The best hidden litter box setup is often a system
This is the part many shoppers miss. The best hidden litter box is rarely just one product. It is usually a combination of a good box, a smart location, and controlled access.
For example, placing a large litter box in a laundry room behind a closed interior door often works better than buying an expensive litter cabinet for the living room. Add a discreet cat door and suddenly you have privacy for the cat, less visual clutter for the house, and far less opportunity for the dog to interfere. It is a cleaner solution because it deals with the whole problem.
That system approach is why so many cat owners end up rethinking the room, not just the box. If the goal is a home that feels calmer, cleaner, and less centered around pet mess, the setup has to support daily life. It should let your cat move freely without turning your doorway into a construction project or your room into a pet aisle.
Kitty Korner was built around that exact kind of problem-solving - not just where the litter box goes, but how cats reach it without making the rest of the home look worse.

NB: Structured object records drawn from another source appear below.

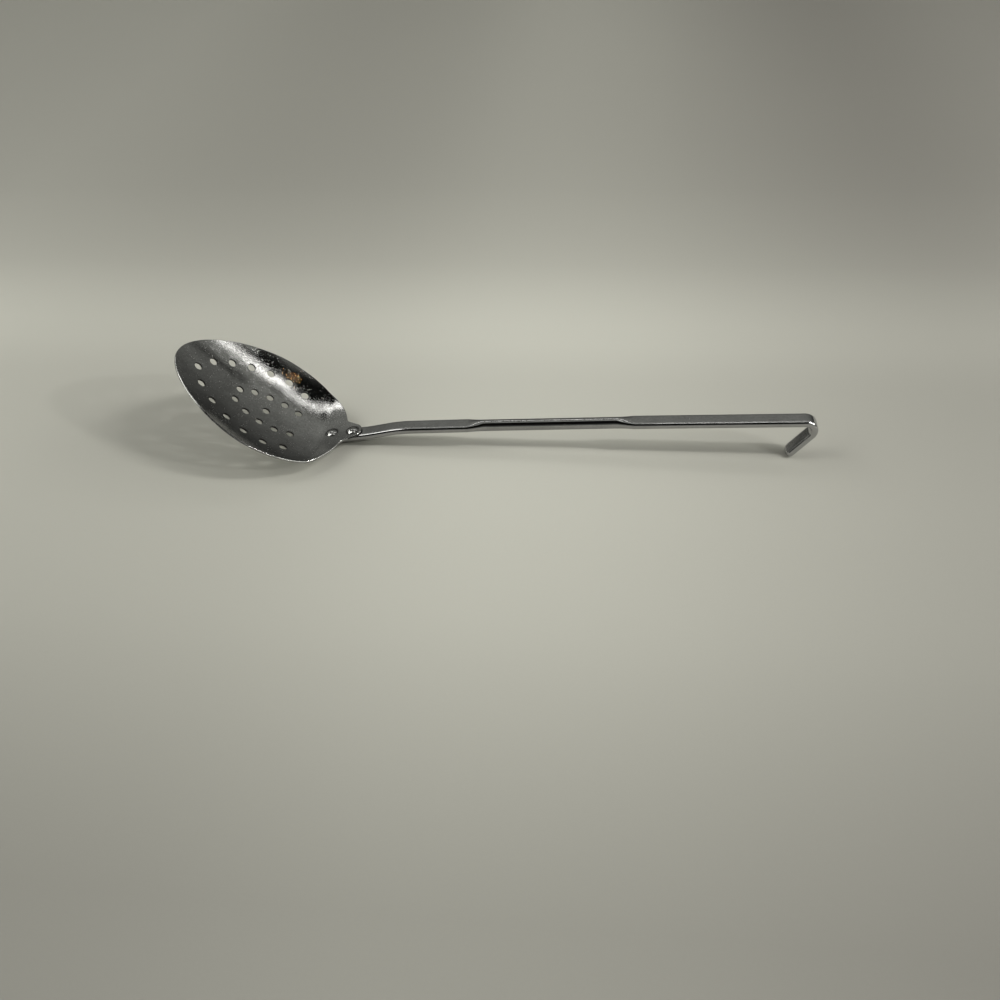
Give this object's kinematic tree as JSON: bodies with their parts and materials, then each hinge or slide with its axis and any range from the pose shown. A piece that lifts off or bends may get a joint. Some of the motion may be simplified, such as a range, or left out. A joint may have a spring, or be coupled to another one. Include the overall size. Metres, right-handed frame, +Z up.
{
  "type": "slotted ladle",
  "caption": "Long-handled shallow ladle of polished steel with a pointed, perforated bowl riveted to a flattened rod handle that ends in a hanging hook.",
  "frame": {"origin": "on the table under the middle of the whole length, in the plane that halves the ladle", "axes": "+Z up from the table it lies on, +X along the handle toward the hook, -X toward the tip of the bowl, +Y to the left when looking from the bowl toward the hook"},
  "size_m": [0.3271, 0.0776, 0.0557],
  "materials": {
    "pressed_sheet": "polished stainless steel, finely pitted and scratched",
    "forged_rod": "polished stainless steel with fine scratches",
    "rivet": "polished stainless steel"
  },
  "bodies": {
    "root": {"bowl": "pressed_sheet", "handle": "forged_rod", "front_rivet": "rivet", "rear_rivet": "rivet"}
  },
  "joints": []
}
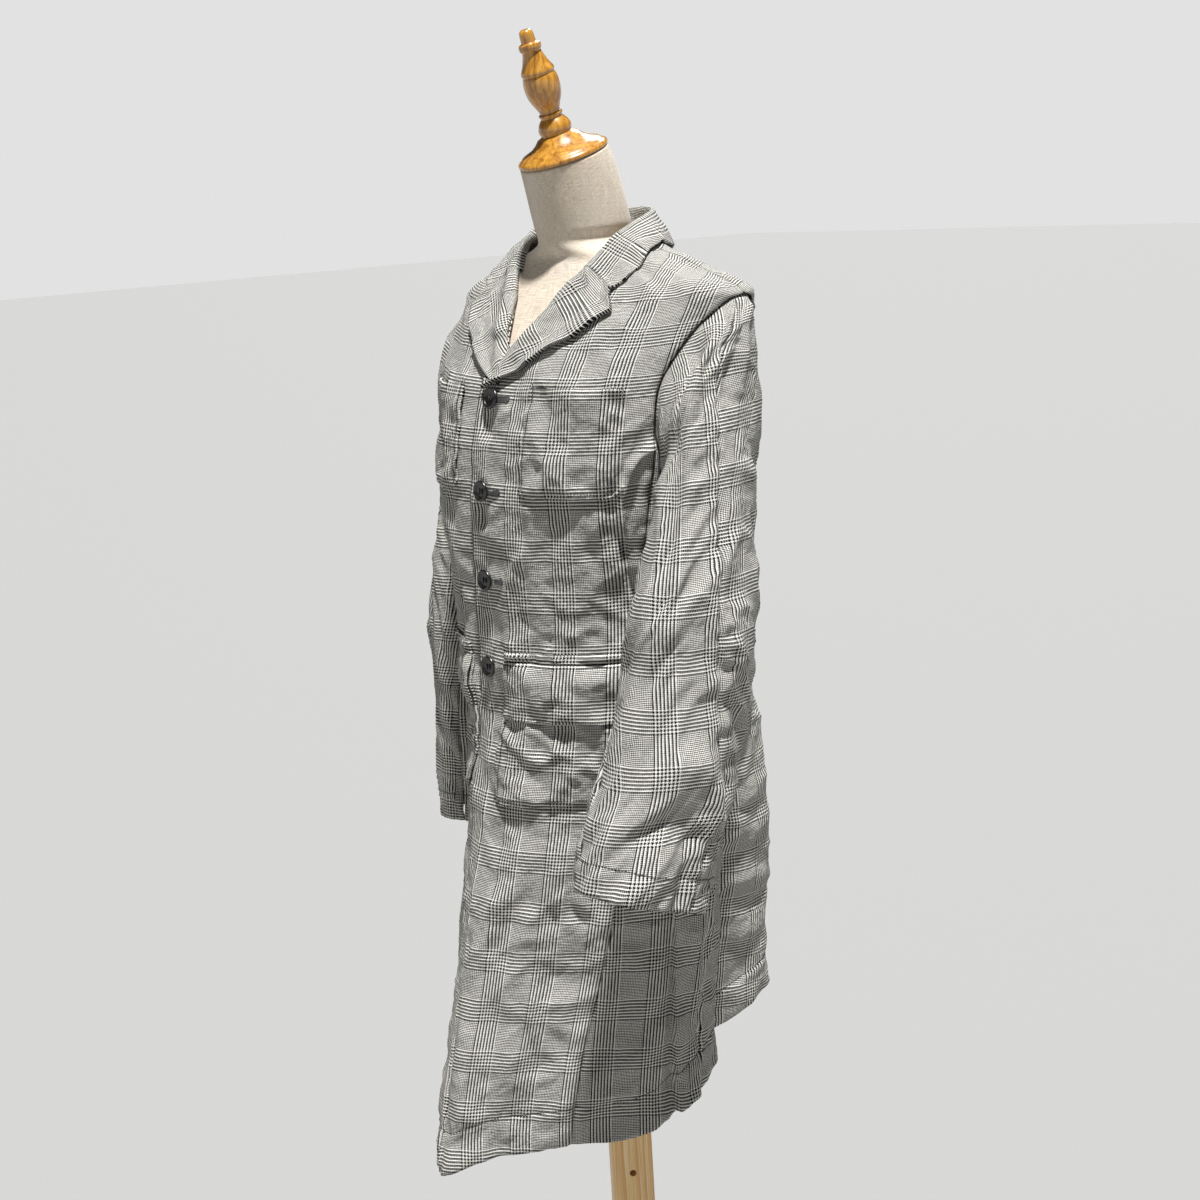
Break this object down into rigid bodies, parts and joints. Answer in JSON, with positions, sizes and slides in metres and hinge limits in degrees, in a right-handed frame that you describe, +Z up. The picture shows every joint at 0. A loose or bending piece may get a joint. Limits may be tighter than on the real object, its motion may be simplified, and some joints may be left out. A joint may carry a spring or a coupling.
{
  "type": "half coat on dress form",
  "caption": "Glen-check cotton-linen half coat with notched lapels, patch pockets and flaps, worn by a limbless linen dress form on a wooden post stand.",
  "frame": {"origin": "on the floor at the centre of the stand's foot", "axes": "+Z up; the coat's front faces -Y; the wearer's left side is +X"},
  "size_m": [0.511, 0.4365, 1.5769],
  "materials": {
    "glen_check_cotton_linen": "black and ivory 2/2 twill in a glen check, washed and puckered, matte",
    "dark_horn": "near-black horn, softly polished, four holes",
    "natural_linen": "natural slubbed linen stretched over the form, matte",
    "lacquered_wood": "turned honey-brown wood under clear lacquer",
    "pale_wood": "planed pale softwood, satin"
  },
  "bodies": {
    "root": {"front_left": "glen_check_cotton_linen", "front_right": "glen_check_cotton_linen", "side_left": "glen_check_cotton_linen", "side_right": "glen_check_cotton_linen", "back_left": "glen_check_cotton_linen", "back_right": "glen_check_cotton_linen", "lapel_left": "glen_check_cotton_linen", "lapel_right": "glen_check_cotton_linen", "collar": "glen_check_cotton_linen", "sleeve_left_top": "glen_check_cotton_linen", "sleeve_left_under": "glen_check_cotton_linen", "sleeve_right_top": "glen_check_cotton_linen", "sleeve_right_under": "glen_check_cotton_linen", "chest_pocket_left": "glen_check_cotton_linen", "chest_pocket_right": "glen_check_cotton_linen", "hip_pocket_left": "glen_check_cotton_linen", "hip_pocket_right": "glen_check_cotton_linen", "flap_left": "glen_check_cotton_linen", "flap_right": "glen_check_cotton_linen", "welt_left": "glen_check_cotton_linen", "welt_right": "glen_check_cotton_linen", "button_1": "dark_horn", "button_2": "dark_horn", "button_3": "dark_horn", "button_4": "dark_horn", "form_body": "natural_linen", "form_neck_cap": "lacquered_wood", "stand_post": "pale_wood", "stand_foot": "pale_wood"}
  },
  "joints": []
}
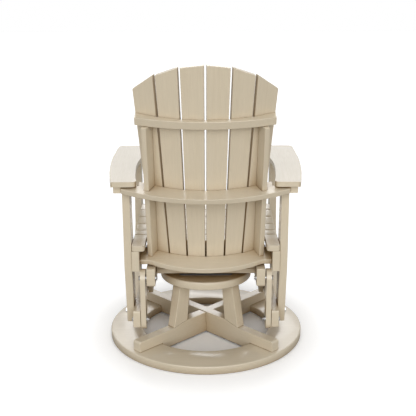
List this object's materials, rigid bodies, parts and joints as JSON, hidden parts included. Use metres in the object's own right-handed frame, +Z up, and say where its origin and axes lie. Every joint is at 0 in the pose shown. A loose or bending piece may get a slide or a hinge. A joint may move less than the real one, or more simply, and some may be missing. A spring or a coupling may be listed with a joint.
{
  "type": "swivel glider chair",
  "caption": "Swivel glider chair in sand plastic lumber: fan back of upright slats, broad flat arms, slatted seat hung on links over a turntable, pedestal and ring base.",
  "frame": {"origin": "on the floor under the middle of the chair's box at rest", "axes": "+Z up, the sitter faces -Y, the sitter's left is +X"},
  "size_m": [0.7624, 0.843, 1.0909],
  "materials": {
    "sand_lumber": "fine wood grain along each board, satin",
    "stainless_steel": "satin",
    "zinc_steel": "zinc plated, matt"
  },
  "bodies": {
    "base": {"base_ring": "sand_lumber", "base_beam_lower": "sand_lumber", "base_beam_upper": "sand_lumber", "pedestal_leg_rear_left": "sand_lumber", "pedestal_leg_rear_right": "sand_lumber", "pedestal_leg_front_left": "sand_lumber", "pedestal_leg_front_right": "sand_lumber", "pedestal_disc": "sand_lumber", "bearing_lower_plate": "zinc_steel", "bearing_race": "zinc_steel"},
    "swivel_frame": {"bearing_upper_plate": "zinc_steel", "turntable_board": "sand_lumber", "swivel_cross_board_rear": "sand_lumber", "swivel_cross_board_front": "sand_lumber", "hanger_rail_left": "sand_lumber", "hanger_rail_right": "sand_lumber", "upper_bolt_rear_left": "stainless_steel", "upper_bolt_rear_right": "stainless_steel", "upper_bolt_front_left": "stainless_steel", "upper_bolt_front_right": "stainless_steel"},
    "rear_links": {"link_rear_left": "sand_lumber", "link_rear_right": "sand_lumber"},
    "front_links": {"link_front_left": "sand_lumber", "link_front_right": "sand_lumber"},
    "seat_unit": {"glide_rail_left": "sand_lumber", "glide_rail_right": "sand_lumber", "seat_rail_left": "sand_lumber", "seat_rail_right": "sand_lumber", "rear_post_left": "sand_lumber", "rear_post_right": "sand_lumber", "front_leg_left": "sand_lumber", "front_leg_right": "sand_lumber", "lower_bolt_rear_left": "stainless_steel", "lower_bolt_rear_right": "stainless_steel", "lower_bolt_front_left": "stainless_steel", "lower_bolt_front_right": "stainless_steel", "seat_board_rear": "sand_lumber", "seat_slat_1": "sand_lumber", "seat_slat_2": "sand_lumber", "seat_slat_3": "sand_lumber", "seat_slat_4": "sand_lumber", "seat_slat_5": "sand_lumber", "seat_slat_6": "sand_lumber", "seat_slat_7": "sand_lumber", "back_rail_lower": "sand_lumber", "back_rail_middle": "sand_lumber", "back_rail_upper": "sand_lumber", "back_brace_left": "sand_lumber", "back_brace_right": "sand_lumber", "back_slat_1": "sand_lumber", "back_slat_2": "sand_lumber", "back_slat_3": "sand_lumber", "back_slat_4": "sand_lumber", "back_slat_5": "sand_lumber", "back_slat_6": "sand_lumber", "arm_left": "sand_lumber", "arm_right": "sand_lumber", "arm_cleat_left": "sand_lumber", "arm_cleat_right": "sand_lumber"}
  },
  "joints": [
    {"name": "swivel", "type": "hinge", "parent": "base", "child": "swivel_frame", "pos_m": [0, 0.0405, 0.283], "axis": [0, 0, 1], "continuous": true},
    {"name": "glide", "type": "hinge", "parent": "swivel_frame", "child": "rear_links", "pos_m": [0, 0.2185, 0.292], "axis": [1, 0, 0], "range_deg": [-14, 14]},
    {"name": "front_link_swing", "type": "hinge", "parent": "swivel_frame", "child": "front_links", "pos_m": [0, -0.1375, 0.292], "axis": [1, 0, 0], "range_deg": [-14, 14]},
    {"name": "seat_hang", "type": "hinge", "parent": "rear_links", "child": "seat_unit", "pos_m": [0, 0.2185, 0.126], "axis": [1, 0, 0], "range_deg": [-14, 14]}
  ],
  "couplings": [
    {"joint": "front_link_swing", "follows": "glide", "ratio": 1},
    {"joint": "seat_hang", "follows": "glide", "ratio": -1}
  ]
}
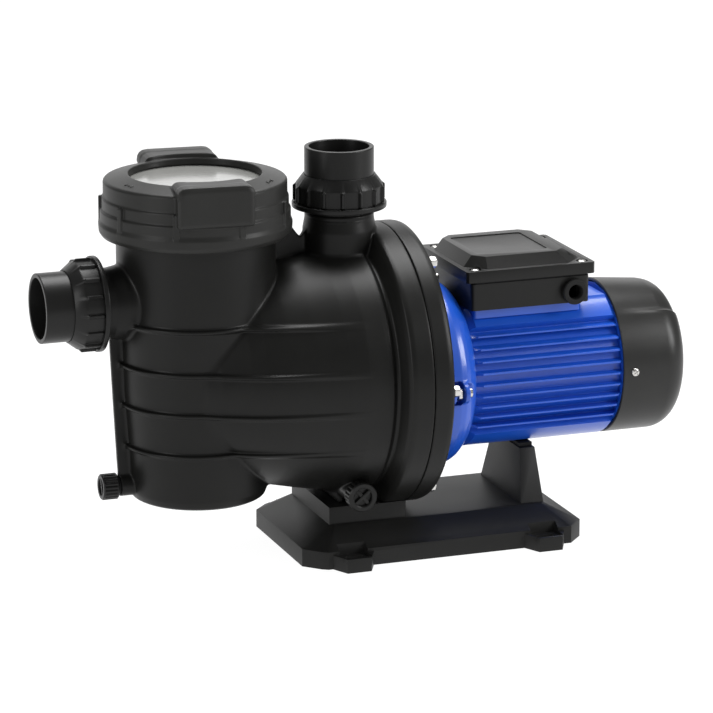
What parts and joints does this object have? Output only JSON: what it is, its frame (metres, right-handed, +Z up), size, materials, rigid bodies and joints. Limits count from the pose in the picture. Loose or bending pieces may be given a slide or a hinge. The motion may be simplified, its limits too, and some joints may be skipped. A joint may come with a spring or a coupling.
{
  "type": "pool pump",
  "caption": "Self-priming pool pump with a strainer pot under a clear screwed lid, threaded pipe unions, a finned motor with a terminal box, and a foot plate.",
  "frame": {"origin": "on the underside of the foot plate, under the axis of the outlet", "axes": "+Z up along the outlet, +X from the strainer pot to the motor's fan along the shaft, so the inlet faces -X"},
  "size_m": [0.5602, 0.238, 0.342],
  "materials": {
    "casing_black": "satin moulded glass-filled plastic",
    "nut_black": "satin moulded plastic",
    "seal_rubber": "matt black rubber",
    "ring_black": "satin moulded plastic",
    "clear_window": "clear moulded plastic",
    "basket_white": "white moulded plastic",
    "stainless": "bright stainless steel",
    "impeller_plastic": "cream moulded plastic",
    "carbon": "smooth grey-black carbon",
    "motor_blue": "blue gloss paint on cast aluminium",
    "lamination": "dark sheet steel",
    "copper_winding": "varnished copper wire",
    "bearing_steel": "ground steel",
    "cover_black": "satin moulded plastic",
    "box_black": "fine-grained moulded plastic",
    "brass_block": "pale moulded plastic",
    "capacitor_grey": "grey moulded plastic",
    "base_black": "fine-grained moulded plastic"
  },
  "bodies": {
    "root": {"pump_body": "casing_black", "seal_plate": "casing_black", "casing_gasket": "seal_rubber", "cable_gland": "seal_rubber", "terminal_seal": "seal_rubber", "motor_pad": "seal_rubber", "casing_bolt_1": "stainless", "casing_bolt_2": "stainless", "casing_bolt_3": "stainless", "casing_bolt_4": "stainless", "casing_bolt_5": "stainless", "casing_bolt_6": "stainless", "flange_bolt_1": "stainless", "flange_bolt_2": "stainless", "flange_bolt_3": "stainless", "flange_bolt_4": "stainless", "cover_screw_1": "stainless", "cover_screw_2": "stainless", "terminal_screw_1": "stainless", "terminal_screw_2": "stainless", "terminal_screw_3": "stainless", "terminal_screw_4": "stainless", "foot_screw_1": "stainless", "foot_screw_2": "stainless", "diffuser": "impeller_plastic", "seal_seat": "carbon", "front_bell": "motor_blue", "motor_housing": "motor_blue", "rear_shield": "motor_blue", "stator_core": "lamination", "front_winding": "copper_winding", "rear_winding": "copper_winding", "front_bearing": "bearing_steel", "rear_bearing": "bearing_steel", "fan_cover": "cover_black", "terminal_box": "box_black", "terminal_lid": "box_black", "terminal_block": "brass_block", "capacitor": "capacitor_grey", "base": "base_black"},
    "rotor": {"motor_shaft": "stainless", "impeller": "impeller_plastic", "impeller_screw": "stainless", "rotor_core": "lamination", "cooling_fan": "cover_black", "seal_head": "carbon"},
    "lid": {"lid_window": "clear_window", "lid_gasket": "seal_rubber"},
    "ring": {"lid_ring": "ring_black"},
    "basket": {"strainer_basket": "basket_white"},
    "inlet_union": {"inlet_tail": "nut_black", "inlet_seal": "seal_rubber"},
    "inlet_collar": {"inlet_nut": "nut_black"},
    "outlet_union": {"outlet_tail": "nut_black", "outlet_seal": "seal_rubber"},
    "outlet_collar": {"outlet_nut": "nut_black"},
    "pot_drain": {"pot_drain_seal": "seal_rubber"},
    "pot_plug": {"pot_drain_plug": "nut_black"},
    "volute_drain": {"volute_drain_seal": "seal_rubber"},
    "volute_plug": {"volute_drain_plug": "nut_black"}
  },
  "joints": [
    {"name": "rotor_spin", "type": "hinge", "parent": "root", "child": "rotor", "pos_m": [0, 0, 0.142], "axis": [1, 0, 0], "continuous": true},
    {"name": "lid_lift", "type": "slide", "parent": "root", "child": "lid", "axis": [0, 0, 1], "range_m": [0, 0.3]},
    {"name": "ring_turn", "type": "hinge", "parent": "lid", "child": "ring", "pos_m": [-0.1255, 0, 0.3], "axis": [0, 0, 1], "range_deg": [0, 360]},
    {"name": "basket_lift", "type": "slide", "parent": "root", "child": "basket", "axis": [0, 0, 1], "range_m": [0, 0.21]},
    {"name": "inlet_nut_turn", "type": "hinge", "parent": "inlet_union", "child": "inlet_collar", "pos_m": [-0.24, 0, 0.225], "axis": [-1, 0, 0], "range_deg": [0, 900]},
    {"name": "inlet_draw", "type": "slide", "parent": "root", "child": "inlet_union", "axis": [-1, 0, 0], "range_m": [0, 0.0101]},
    {"name": "outlet_nut_turn", "type": "hinge", "parent": "outlet_union", "child": "outlet_collar", "pos_m": [0, 0, 0.32], "axis": [0, 0, 1], "range_deg": [0, 900]},
    {"name": "outlet_draw", "type": "slide", "parent": "root", "child": "outlet_union", "axis": [0, 0, 1], "range_m": [0, 0.0101]},
    {"name": "pot_plug_turn", "type": "hinge", "parent": "pot_drain", "child": "pot_plug", "pos_m": [-0.2, 0, 0.068], "axis": [-1, 0, 0], "range_deg": [0, 1440]},
    {"name": "pot_drain_draw", "type": "slide", "parent": "root", "child": "pot_drain", "axis": [-1, 0, 0], "range_m": [0, 0.0081]},
    {"name": "volute_plug_turn", "type": "hinge", "parent": "volute_drain", "child": "volute_plug", "pos_m": [-0.007, -0.07, 0.06], "axis": [0, -1, 0], "range_deg": [0, 1440]},
    {"name": "volute_drain_draw", "type": "slide", "parent": "root", "child": "volute_drain", "axis": [0, -1, 0], "range_m": [0, 0.0081]}
  ],
  "couplings": [
    {"joint": "basket_lift", "follows": "lid_lift", "ratio": 0.7},
    {"joint": "inlet_draw", "follows": "inlet_nut_turn", "m_per_rad": 0.00063662},
    {"joint": "outlet_draw", "follows": "outlet_nut_turn", "m_per_rad": 0.00063662},
    {"joint": "pot_drain_draw", "follows": "pot_plug_turn", "m_per_rad": 0.00031831},
    {"joint": "volute_drain_draw", "follows": "volute_plug_turn", "m_per_rad": 0.00031831}
  ]
}
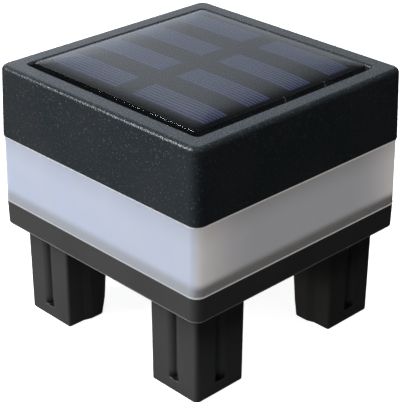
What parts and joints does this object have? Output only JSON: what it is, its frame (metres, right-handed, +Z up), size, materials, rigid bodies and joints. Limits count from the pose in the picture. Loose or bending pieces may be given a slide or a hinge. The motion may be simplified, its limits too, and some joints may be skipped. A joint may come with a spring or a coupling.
{
  "type": "solar deck post cap light",
  "caption": "Square solar cap light for a hollow deck or fence post: black cap with a pillowed solar panel, milky light band, and a base with fluted legs that slip into the post.",
  "frame": {"origin": "on the lamp's vertical axis, level with the ends of the four legs it stands on", "axes": "+Z up through the panel; +X and +Y square to the sides, with the switch knob sliding along X"},
  "size_m": [0.067, 0.067, 0.0662],
  "materials": {
    "cap_plastic": "fine spark texture, satin",
    "base_plastic": "fine texture, satin",
    "diffuser_plastic": "milky translucent",
    "clear_resin": "clear, glossy, pillowed",
    "silicon": "dark blue with fine grid lines",
    "solder": "tinned",
    "panel_laminate": "matte black laminate",
    "foam_tape": "foam",
    "seal_foam": "foam",
    "white_plastic": "satin white",
    "circuit_board": "solder mask",
    "led_lens": "yellow phosphor in a white frame",
    "component_black": "moulded",
    "battery_sleeve": "green shrink sleeve",
    "nickel_steel": "nickel plated",
    "screw_steel": "zinc plated",
    "phenolic": "moulded phenolic",
    "knob_plastic": "satin",
    "wire_red": "insulated",
    "wire_black": "insulated",
    "wire_yellow": "insulated"
  },
  "bodies": {
    "lamp": {"cap_housing": "cap_plastic", "panel_tape": "foam_tape", "panel_board": "panel_laminate", "solar_cells": "silicon", "solder_beads": "solder", "panel_resin": "clear_resin", "diffuser": "diffuser_plastic", "diffuser_seal": "seal_foam", "base": "base_plastic", "reflector": "white_plastic", "led_board": "circuit_board", "leds": "led_lens", "driver_chip": "component_black", "inductor": "component_black", "diode": "component_black", "battery_cell": "battery_sleeve", "battery_spring": "nickel_steel", "contact_plates": "nickel_steel", "housing_screws": "screw_steel", "board_screws": "screw_steel", "switch_frame": "nickel_steel", "switch_body": "phenolic", "switch_screws": "screw_steel", "panel_wires": "wire_red", "battery_wires": "wire_black", "switch_wires": "wire_yellow"},
    "knob": {"switch_knob": "knob_plastic"}
  },
  "joints": [
    {"name": "switch_slide", "type": "slide", "parent": "lamp", "child": "knob", "axis": [1, 0, 0], "range_m": [0, 0.002]}
  ]
}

Best hidden litter box ideas by household type
If you live in a small apartment, a compact furniture enclosure or bathroom corner setup may be your best bet, especially if every room is visible from every other room. If you have a dog, though, think hard about whether disguised is enough.
If you live in a house with interior doors and a little flexibility, a separate litter room is usually the strongest option. It gives you better odor separation, better dog control, and a much cleaner visual result.
If you are in a multi-pet household, prioritize controlled access over decorative concealment. If you are in a rental, look for solutions that improve function without requiring major changes. And if your cat is older or particular, always choose ease of use over appearance.
A hidden litter box should make your home feel simpler, not more complicated. If the setup reduces stress, protects your floors, keeps the dog out, and lets your cat do their business in peace, you are on the right track. The smartest solution is the one that disappears into your routine almost as completely as it disappears from view.